Tema debat yang mencakup lingkungan hidup, pangan, Sumber Daya Alam (SDA), serta masyarakat adat dan desa, tidak menggali secara memadai dampak perubahan iklim di pulau-pulau kecil.
Yayasan Pikul melalui siaran pers yang diterima Suara Harapan mengatakan bahwa tidak adanya perhatian terhadap isu pesisir dan pulau-pulau kecil, mencerminkan kurangnya pemahaman tentang Indonesia sebagai negara kepulauan.
“Para calon pemimpin tampaknya melupakan sejarah perjuangan Indonesia untuk diakui sebagai negara kepulauan, yang ditandai dengan konsep Wawasan Nusantara di Hukum Laut Internasional,” demikian pernyataan Yayasan Pikul.

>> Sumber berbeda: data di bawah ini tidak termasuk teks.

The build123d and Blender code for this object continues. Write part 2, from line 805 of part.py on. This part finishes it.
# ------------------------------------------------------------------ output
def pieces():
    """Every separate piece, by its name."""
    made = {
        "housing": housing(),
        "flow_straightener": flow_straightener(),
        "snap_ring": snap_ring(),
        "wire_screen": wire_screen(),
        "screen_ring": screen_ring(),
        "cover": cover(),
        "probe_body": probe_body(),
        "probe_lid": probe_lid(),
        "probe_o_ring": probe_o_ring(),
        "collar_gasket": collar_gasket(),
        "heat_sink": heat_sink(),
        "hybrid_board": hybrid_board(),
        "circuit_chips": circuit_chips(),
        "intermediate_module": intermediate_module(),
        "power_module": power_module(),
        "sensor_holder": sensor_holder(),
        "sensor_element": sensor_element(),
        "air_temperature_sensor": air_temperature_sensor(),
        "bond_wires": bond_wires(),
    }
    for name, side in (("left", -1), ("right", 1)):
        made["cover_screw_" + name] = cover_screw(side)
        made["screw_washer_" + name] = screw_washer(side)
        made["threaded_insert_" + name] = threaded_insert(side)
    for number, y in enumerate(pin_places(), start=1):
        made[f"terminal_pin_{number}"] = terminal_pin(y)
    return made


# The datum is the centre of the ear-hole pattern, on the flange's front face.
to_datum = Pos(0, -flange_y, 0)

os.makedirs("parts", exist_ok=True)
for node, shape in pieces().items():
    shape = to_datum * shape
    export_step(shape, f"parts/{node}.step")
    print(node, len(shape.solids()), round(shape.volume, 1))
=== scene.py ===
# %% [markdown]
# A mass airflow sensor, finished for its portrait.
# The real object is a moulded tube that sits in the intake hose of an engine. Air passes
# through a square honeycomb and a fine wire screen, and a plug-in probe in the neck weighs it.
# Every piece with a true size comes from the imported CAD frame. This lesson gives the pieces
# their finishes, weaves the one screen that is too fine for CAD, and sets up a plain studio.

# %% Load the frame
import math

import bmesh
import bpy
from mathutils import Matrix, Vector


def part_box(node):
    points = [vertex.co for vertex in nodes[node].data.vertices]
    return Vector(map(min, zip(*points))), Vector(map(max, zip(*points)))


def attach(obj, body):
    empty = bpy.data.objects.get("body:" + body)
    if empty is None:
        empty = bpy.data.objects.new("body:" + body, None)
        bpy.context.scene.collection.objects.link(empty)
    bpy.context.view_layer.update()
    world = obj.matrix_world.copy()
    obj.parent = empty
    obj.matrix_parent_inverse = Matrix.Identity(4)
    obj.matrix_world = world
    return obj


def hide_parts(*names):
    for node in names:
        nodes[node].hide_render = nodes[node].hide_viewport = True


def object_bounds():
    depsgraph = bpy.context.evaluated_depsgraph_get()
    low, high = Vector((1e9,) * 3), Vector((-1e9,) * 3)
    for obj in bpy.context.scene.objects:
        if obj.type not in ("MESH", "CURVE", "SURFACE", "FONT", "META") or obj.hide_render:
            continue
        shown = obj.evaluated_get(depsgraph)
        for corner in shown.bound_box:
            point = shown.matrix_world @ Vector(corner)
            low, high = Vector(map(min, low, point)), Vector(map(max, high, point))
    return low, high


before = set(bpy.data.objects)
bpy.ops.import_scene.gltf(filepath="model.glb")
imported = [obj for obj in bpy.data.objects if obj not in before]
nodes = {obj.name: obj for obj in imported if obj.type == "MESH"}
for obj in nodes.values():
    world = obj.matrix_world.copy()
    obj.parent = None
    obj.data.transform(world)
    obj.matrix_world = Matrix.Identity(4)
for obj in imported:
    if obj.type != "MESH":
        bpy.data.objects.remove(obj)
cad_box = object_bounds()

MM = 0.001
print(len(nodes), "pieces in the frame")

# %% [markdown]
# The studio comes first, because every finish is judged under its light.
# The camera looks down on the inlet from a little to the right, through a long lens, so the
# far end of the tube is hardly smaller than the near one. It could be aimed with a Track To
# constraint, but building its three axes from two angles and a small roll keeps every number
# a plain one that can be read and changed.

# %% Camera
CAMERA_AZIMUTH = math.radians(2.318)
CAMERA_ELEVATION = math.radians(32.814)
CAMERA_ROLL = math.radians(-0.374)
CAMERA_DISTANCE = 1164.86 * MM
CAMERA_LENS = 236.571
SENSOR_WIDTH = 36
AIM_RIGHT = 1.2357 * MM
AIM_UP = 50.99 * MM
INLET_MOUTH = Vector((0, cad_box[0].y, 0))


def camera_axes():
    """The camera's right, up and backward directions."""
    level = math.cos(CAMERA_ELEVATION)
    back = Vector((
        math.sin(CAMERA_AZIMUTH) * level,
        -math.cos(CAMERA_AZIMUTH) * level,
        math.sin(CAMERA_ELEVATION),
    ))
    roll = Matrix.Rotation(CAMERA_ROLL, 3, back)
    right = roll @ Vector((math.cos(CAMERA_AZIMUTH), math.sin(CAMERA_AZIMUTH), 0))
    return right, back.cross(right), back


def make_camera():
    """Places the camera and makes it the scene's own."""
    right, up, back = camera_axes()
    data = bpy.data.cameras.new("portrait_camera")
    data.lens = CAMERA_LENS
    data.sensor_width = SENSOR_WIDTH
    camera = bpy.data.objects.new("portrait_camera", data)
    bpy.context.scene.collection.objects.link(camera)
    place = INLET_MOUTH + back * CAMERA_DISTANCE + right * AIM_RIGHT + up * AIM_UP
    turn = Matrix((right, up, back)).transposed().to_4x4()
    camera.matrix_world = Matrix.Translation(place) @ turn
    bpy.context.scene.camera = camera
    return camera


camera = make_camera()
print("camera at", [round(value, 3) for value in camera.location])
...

Sebelum debat, Yayasan Pikul menegaskan pentingnya membahas keadilan iklim dan ketahanan kepulauan dalam debat. Namun sayangnya, tema tersebut terpinggirkan.
Tidak hanya itu, pembicaraan cawapres lebih fokus pada isu lingkungan di daratan, seperti pertanian dan kebijakan lahan, tanpa memberikan perhatian serius terhadap ekosistem kepulauan dan nelayan.

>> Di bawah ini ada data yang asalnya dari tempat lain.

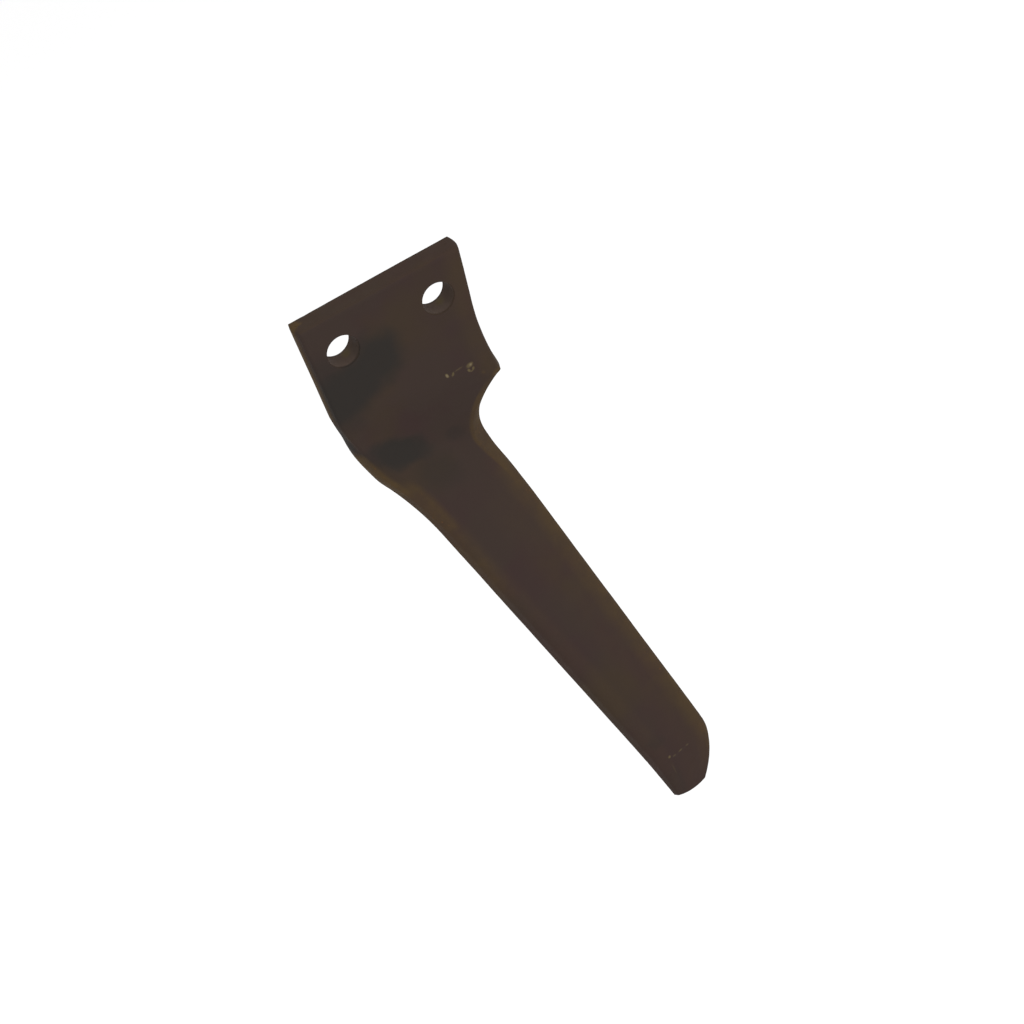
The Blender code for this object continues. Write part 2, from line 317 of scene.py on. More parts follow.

Ketidakpedulian terhadap potensi bencana alam di pulau-pulau sangat disayangkan mengingat perubahan iklim dapat memperparah kerentanan masyarakat pesisir.
“Siklon Tropis Seroja di Pulau Rote dan wilayah lainnya mencerminkan dampak mematikan, namun tidak ada satu pun kandidat yang membahas bagaimana mencegah korban lebih lanjut dari krisis iklim di garis depan kenaikan muka air laut.”
Masyarakat pesisir, terutama kelompok nelayan kecil, menghadapi tantangan ganda dari krisis iklim, eksploitasi SDA, dan kebijakan yang membatasi akses mereka. Kerusakan ekosistem terumbu karang dan pembatasan jangkauan wilayah tangkapan menimbulkan dampak serius pada kelompok ini, tanpa ada komitmen nyata untuk perlindungan mereka dari kerusakan ekosistem akibat ekstraksi dan hilirisasi industri.
Dalam keseluruhan debat, tidak terdengar komitmen dari cawapres untuk menghentikan dan memulihkan kerusakan ekosistem pulau. Hilirisasi dianggap sebagai solusi tanpa tindakan konkret pemulihan, sementara pulau-pulau di Indonesia hanya dilihat sebagai lokasi potensi eksploitasi SDA, tanpa memperhitungkan integritas sosial dan lingkungan.
Yayasan PIKUL menegaskan bahwa pimpinan negara ke depan harus mampu mengatasi ancaman krisis iklim sambil melindungi wilayah kepulauan dan pesisir dari eksploitasi yang tidak terkendali.
“Ketahanan dan keadilan iklim harus menjadi agenda utama agar pulau dan rakyatnya selamat kini dan di masa datang.”